Take every line that has the string "follow" and copy it out.

WORKING DATA =>
<<<<

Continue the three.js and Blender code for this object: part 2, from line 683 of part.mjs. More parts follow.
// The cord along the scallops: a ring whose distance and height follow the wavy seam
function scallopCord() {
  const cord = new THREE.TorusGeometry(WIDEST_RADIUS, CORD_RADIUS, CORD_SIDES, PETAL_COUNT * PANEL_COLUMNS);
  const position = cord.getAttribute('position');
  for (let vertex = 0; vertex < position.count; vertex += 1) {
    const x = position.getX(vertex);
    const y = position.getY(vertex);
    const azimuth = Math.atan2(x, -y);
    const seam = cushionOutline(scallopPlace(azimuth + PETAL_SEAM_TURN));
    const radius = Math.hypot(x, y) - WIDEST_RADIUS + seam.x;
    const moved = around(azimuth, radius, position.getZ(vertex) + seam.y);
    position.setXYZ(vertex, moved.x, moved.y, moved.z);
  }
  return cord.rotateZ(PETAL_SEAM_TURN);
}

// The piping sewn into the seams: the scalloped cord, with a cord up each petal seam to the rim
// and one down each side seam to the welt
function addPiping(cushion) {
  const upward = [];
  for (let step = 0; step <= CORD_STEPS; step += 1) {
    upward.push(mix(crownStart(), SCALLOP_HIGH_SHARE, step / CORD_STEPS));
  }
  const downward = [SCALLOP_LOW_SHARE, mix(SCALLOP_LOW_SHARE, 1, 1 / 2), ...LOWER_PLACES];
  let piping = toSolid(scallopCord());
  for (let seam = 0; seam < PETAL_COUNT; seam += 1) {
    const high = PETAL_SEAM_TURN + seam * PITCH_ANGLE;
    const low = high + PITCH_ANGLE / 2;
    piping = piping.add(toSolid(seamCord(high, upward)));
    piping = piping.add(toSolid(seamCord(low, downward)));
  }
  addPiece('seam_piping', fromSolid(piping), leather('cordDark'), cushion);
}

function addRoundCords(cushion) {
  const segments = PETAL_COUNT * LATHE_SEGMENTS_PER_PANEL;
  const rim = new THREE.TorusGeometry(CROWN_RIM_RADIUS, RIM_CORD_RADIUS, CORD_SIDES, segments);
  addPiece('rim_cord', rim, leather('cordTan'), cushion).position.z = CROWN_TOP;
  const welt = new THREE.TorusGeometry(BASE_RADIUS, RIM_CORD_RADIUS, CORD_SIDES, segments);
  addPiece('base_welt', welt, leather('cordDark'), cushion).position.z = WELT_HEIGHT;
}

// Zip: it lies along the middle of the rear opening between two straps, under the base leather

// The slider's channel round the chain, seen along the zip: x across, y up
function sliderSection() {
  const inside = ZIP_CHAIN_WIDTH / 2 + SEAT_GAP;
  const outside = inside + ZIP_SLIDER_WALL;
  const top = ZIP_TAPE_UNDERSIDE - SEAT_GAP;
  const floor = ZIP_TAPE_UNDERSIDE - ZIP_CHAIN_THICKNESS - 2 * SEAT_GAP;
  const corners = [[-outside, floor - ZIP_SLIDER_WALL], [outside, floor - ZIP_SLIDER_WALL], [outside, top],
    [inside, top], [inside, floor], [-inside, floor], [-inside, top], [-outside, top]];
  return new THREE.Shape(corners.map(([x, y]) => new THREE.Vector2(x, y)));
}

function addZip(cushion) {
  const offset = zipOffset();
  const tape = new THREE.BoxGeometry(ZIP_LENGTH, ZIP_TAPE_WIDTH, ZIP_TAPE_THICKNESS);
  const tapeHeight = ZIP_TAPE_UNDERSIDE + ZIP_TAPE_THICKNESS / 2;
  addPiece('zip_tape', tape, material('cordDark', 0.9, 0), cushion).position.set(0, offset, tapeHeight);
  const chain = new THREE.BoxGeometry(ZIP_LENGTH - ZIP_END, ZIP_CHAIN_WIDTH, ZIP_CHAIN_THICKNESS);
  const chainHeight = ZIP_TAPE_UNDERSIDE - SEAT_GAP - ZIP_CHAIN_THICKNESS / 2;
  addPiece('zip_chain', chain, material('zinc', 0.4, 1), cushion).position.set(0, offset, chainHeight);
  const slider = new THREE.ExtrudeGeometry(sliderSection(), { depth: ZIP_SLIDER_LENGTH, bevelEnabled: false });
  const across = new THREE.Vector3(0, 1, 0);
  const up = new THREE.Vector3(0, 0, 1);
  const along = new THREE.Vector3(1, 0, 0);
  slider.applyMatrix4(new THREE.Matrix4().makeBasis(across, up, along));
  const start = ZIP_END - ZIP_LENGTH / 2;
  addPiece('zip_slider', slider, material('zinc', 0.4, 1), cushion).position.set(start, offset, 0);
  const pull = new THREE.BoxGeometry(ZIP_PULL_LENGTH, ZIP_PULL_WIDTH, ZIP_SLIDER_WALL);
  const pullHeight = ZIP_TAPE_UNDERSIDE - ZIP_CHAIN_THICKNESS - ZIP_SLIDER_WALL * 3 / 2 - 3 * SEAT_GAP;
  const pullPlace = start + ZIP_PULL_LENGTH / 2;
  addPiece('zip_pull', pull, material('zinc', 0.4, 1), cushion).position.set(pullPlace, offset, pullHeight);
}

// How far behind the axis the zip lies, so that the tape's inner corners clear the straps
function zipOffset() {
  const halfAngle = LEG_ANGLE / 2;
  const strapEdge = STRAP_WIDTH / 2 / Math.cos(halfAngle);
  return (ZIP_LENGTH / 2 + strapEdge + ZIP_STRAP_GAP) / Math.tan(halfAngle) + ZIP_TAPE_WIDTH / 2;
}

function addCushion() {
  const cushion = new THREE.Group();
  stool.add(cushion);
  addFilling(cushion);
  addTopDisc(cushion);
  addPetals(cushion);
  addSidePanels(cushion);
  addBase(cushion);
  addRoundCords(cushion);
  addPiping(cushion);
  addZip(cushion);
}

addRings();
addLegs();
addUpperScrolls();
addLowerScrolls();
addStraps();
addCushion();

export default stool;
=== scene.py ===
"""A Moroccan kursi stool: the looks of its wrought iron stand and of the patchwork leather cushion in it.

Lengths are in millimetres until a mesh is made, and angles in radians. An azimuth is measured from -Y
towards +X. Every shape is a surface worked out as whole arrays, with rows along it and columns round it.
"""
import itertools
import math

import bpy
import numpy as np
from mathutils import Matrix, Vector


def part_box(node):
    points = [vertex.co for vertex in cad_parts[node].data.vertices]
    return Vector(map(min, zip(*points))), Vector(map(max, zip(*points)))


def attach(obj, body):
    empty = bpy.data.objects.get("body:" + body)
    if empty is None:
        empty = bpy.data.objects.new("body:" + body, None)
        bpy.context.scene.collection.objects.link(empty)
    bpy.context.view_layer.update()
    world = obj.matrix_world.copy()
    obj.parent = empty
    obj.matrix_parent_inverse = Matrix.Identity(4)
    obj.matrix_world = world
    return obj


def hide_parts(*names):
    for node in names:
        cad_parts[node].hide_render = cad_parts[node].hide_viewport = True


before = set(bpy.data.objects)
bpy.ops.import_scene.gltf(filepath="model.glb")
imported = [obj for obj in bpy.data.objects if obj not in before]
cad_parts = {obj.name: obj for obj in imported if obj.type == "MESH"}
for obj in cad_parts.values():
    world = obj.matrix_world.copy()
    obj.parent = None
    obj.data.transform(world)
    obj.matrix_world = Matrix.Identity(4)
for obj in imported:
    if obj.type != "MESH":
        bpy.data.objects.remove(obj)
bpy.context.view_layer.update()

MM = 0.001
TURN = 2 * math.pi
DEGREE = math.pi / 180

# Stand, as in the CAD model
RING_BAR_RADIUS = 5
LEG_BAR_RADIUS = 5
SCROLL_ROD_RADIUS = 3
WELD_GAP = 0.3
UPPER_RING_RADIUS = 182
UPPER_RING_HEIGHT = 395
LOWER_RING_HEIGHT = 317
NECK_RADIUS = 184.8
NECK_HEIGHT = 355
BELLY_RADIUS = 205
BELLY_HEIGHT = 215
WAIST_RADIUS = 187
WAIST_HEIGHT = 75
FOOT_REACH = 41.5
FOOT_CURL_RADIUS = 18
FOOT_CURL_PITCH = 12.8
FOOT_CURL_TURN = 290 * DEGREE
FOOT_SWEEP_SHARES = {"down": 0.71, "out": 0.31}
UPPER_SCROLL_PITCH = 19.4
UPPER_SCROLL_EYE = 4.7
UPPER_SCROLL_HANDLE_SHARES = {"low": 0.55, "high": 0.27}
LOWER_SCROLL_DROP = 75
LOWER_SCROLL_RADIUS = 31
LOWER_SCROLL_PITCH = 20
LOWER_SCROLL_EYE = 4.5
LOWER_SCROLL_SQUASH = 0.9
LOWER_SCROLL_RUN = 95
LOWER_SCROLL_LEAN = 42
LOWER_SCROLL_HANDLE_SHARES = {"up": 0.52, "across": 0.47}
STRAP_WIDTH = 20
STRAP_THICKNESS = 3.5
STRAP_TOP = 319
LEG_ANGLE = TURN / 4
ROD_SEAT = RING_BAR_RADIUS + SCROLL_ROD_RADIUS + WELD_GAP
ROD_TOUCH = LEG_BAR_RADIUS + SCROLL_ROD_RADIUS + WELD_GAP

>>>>
<<<<

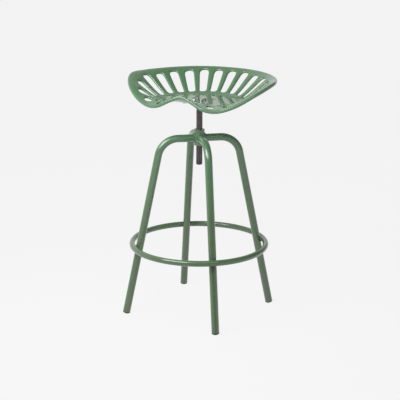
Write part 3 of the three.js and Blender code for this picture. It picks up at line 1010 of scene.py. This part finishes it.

>>>>

TASK SOLUTION =>
Continue the three.js and Blender code for this object: part 2, from line 683 of part.mjs. More parts follow.
// The cord along the scallops: a ring whose distance and height follow the wavy seam